10 a.m. Spend time visiting a permanent exhibition of local handicrafts (21, Via Francesco Rubichi). Lecce’s craftsmen are famous for their papier-mache works, often representing characters from a Christmas creche. The artisan tradition also includes pottery, embroidery and wrought iron. 1 p.m. Lunch at Osteria degli Spiriti (4, Via Cesare Battisti, +39 0832 246 274). Try ‘polpette’, meat balls with a tomato sauce, or ‘fave e cicorie’, bean puree with wild chicory. The ample wine list offers both regional and national names. 3 p.m. For a last stroll in the center return to Via Vittorio Emanuele II, which then becomes Via Giuseppe Libertini and takes you to the Chiesa del Rosario — with its exuberant facade rich in sculpted flowers — and Porta Rudiae, once one of the four access points to the city.
Old palaces built by Lecce’s wealthy families are as much of an attraction as the city’s religious monuments, so watch for the carved decorations of portals and balconies.

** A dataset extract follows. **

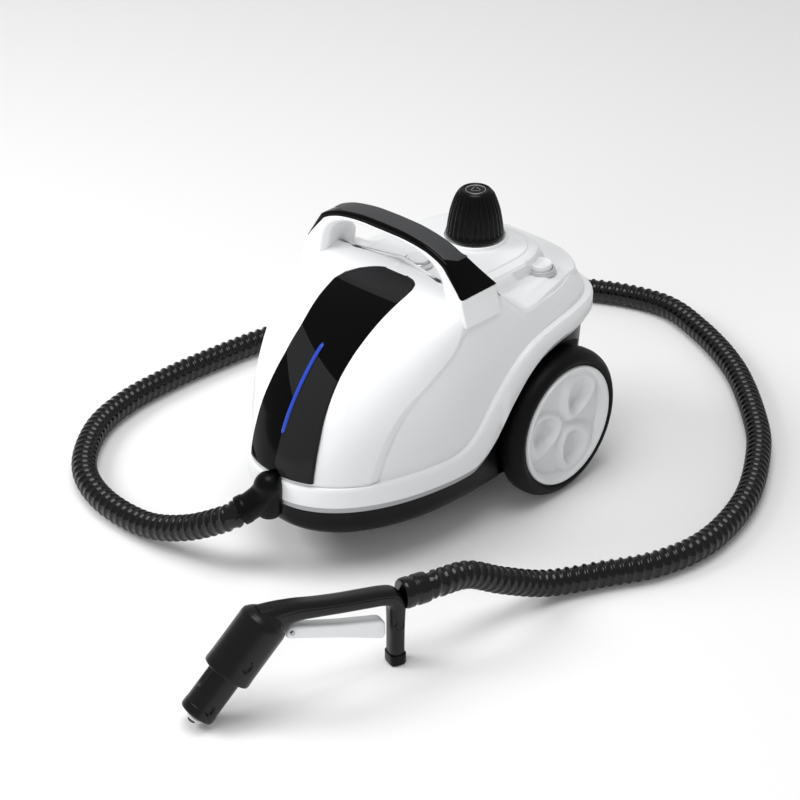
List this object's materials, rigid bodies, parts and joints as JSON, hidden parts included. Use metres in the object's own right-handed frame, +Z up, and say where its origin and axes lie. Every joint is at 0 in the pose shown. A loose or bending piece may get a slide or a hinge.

Particularly noteworthy are palaces Marrese (Piazzetta Ignazio Falconieri) and Persone (Via Vittorio Emanuele II).
Among the many Baroque churches don’t miss San Matteo (Via dei Perroni) with its peculiar concave-and-convex facade, partly decorated by scales. 5 p.m. Don’t leave Lecce without having an ice-cream from Gelateria Natale (7, Via Salvatore Trinchese, +39 0836 256 060). If you don’t have a sweet tooth, try a ‘rustico’, with its phyllo dough stuffed with bechamel and tomato sauce. Walk down the same road to Avio Bar (16, Via Salvatore Trinchese, +39 0832 304 150), famous also for its iced coffee.